Minta BI Atur Dolar AS, Pak Jokowi Mau Kontrol Devisa di RI?

Jakarta, CNBC Indonesia - Presiden Joko Widodo (Jokowi) dalam sidang kabinet paripurna menghimbau Bank Indonesia (BI) membentuk mekanisme agar dolar Amerika Serikat (AS) di Tanah Air bertahan lebih lama.
"Dari BI bisa buat sebuah mekanisme sehingga ada periode tertentu cadangan devisa yang bisa disimpan dan diamankan di dalam negeri," jelas Menko Perekonomian Airlangga kemarin usai Sidang Kabinet Paripurna, dikutip Rabu (7/1/2022).
Apa sebenarnya yang diinginkan Jokowi, apakah mau mengembalikan lagi rezim kontrol devisa di Tanah Air?
Sampai saat ini, belum ada penjelasan resmi dari pemerintah apa sebenarnya usulan kebijakan yang bisa diterapkan oleh bank sentral.
Bank Indonesia (BI) pun sampai saat ini belum memberikan penjelasan resmi mengenai, kebijakan apa yang akan ditempuh untuk bisa menahan DHE lebih lama di Tanah Air.
Kepala Ekonom BCA David Sumual juga memandang, jika otoritas ingin menerapkan kebijakan aturan mengenai DHE, bisa terbentur dengan undang-undang yang ada saat ini.
Undang-Undang mengenai Lalu Lintas Devisa dan Sistem Nilai Tukar diatur di dalam Undang-Undang Nomor 24 Tahun 1999. Di dalam UU tersebut, pemerintah memberlakukan rezim devisa bebas.
David bilang, saat ini sebenarnya sudah ada aturan dari Bank Indonesia berupa sanksi untuk eksportir yang tidak menyimpan DHE di dalam negeri.
Pertengahan Juli lalu, BI bahkan memperpanjang batas waktu pengajuan pembebasan Sanksi Penangguhan Ekspor (SPE) hingga akhir Desember 2022.
Namun, hal tersebut dibatalkan dan BI mencabut relaksasi tersebut.
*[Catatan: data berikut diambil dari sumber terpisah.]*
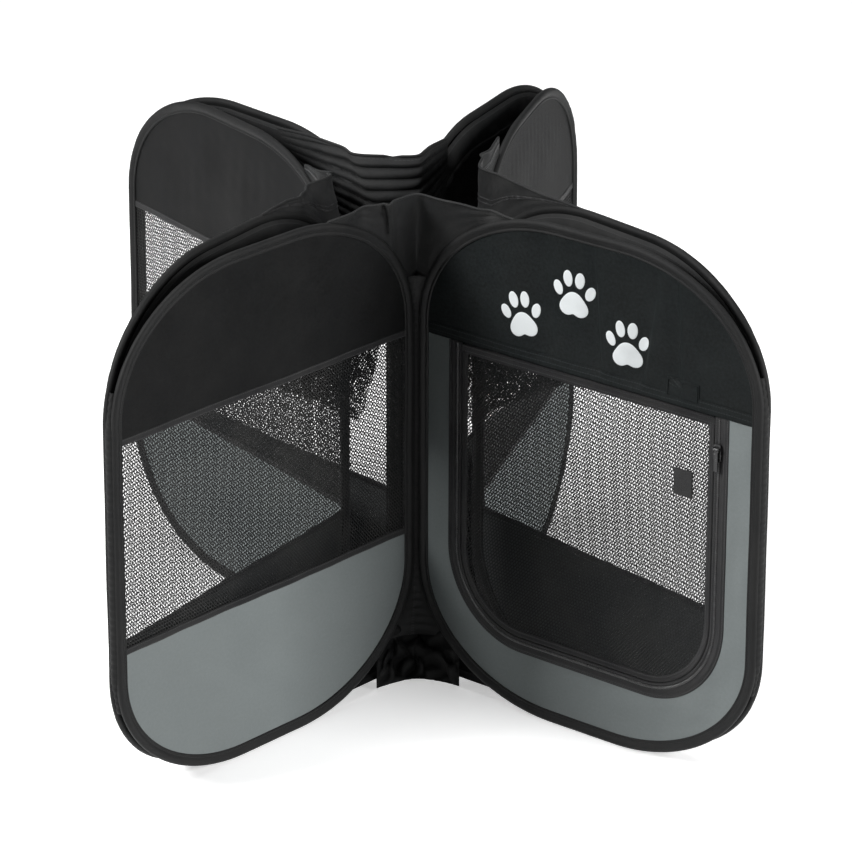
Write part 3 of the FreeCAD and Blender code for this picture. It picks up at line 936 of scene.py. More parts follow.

Aturan wajib parkir devisa di dalam negeri ini direlaksasi oleh BI sepanjang pandemi.
Pun ketentuan tersebut, kata David tidak sepenuhnya berhasil, karena para eksportir hanya memarkirkan dolarnya saja, tanpa dikonversi ke rupiah.
"Persoalannya memang banyak dana yang tidak dikonversi ke rupiah. Tidak ada aturan untuk bertahan juga. Misalnya ter-record hari ini terus besok keluar lagi, gak ada masalah," jelas David kepada CNBC Indonesia,.
Masalahnya kata David, jika otoritas mau mengatur kebijakan DHE di dalam negeri, maka akan terbentur dengan aturan Undang-Undang Nomor 24 Tahun 1999.
"Ini terbentur juga dengan aturan kaitan dengan undang-undang devisa bebas," ujarnya lagi.
Kendati demikian, kata David, bisa diupayakan dengan beberapa instrumen pendalaman finansial, seperti dengan memperdalam instrumen keuangan dengan memberikan kepastian kurs terhadap pengusaha.
David, mencontohkan, jika eksportir atau importir memiliki menaruh dornya di perbankan nasional, namun saat membutuhkan lagi dolar AS dalam beberapa bulan lagi, bisa diberikan premi khusus.
"Misal eksportir menaruh dolar saat kursnya Rp 15.700/US$. Tiga bulan kemudian dia butuh dolar namun kursnya sudah naik Rp 15.750/US$. Jadi Rp 15.750 versus Rp 15.700, itu persentasenya yang harus eksportir/importir bayar sebagai kompensasi mendapatkan kepastian kurs," jelas David.
"Kita kan mau yang pasti-pasti, jangan sampai saya mau beli valas lagi harganya Rp 16.000/US$," kata David lagi.
Sementara itu, Direktur Eksekutif Segara Institute, Piter Abdullah memandang BI bisa menerapkan compulsory surrender atau penyerahan wajib DHE, dan mengkonversikannya ke rupiah.
Kebijakan compulsory surrender tersebut menurut Piter tidak bertentangan dengan kebijakan devisa bebas.
"Kebijakan devisa kita sesuai UU adalah kebijakan devisa bebas. Compulsory surrender bukan berarti mengubah kebijakan devisa bebas menjadi devisa kontrol," ujar Piter.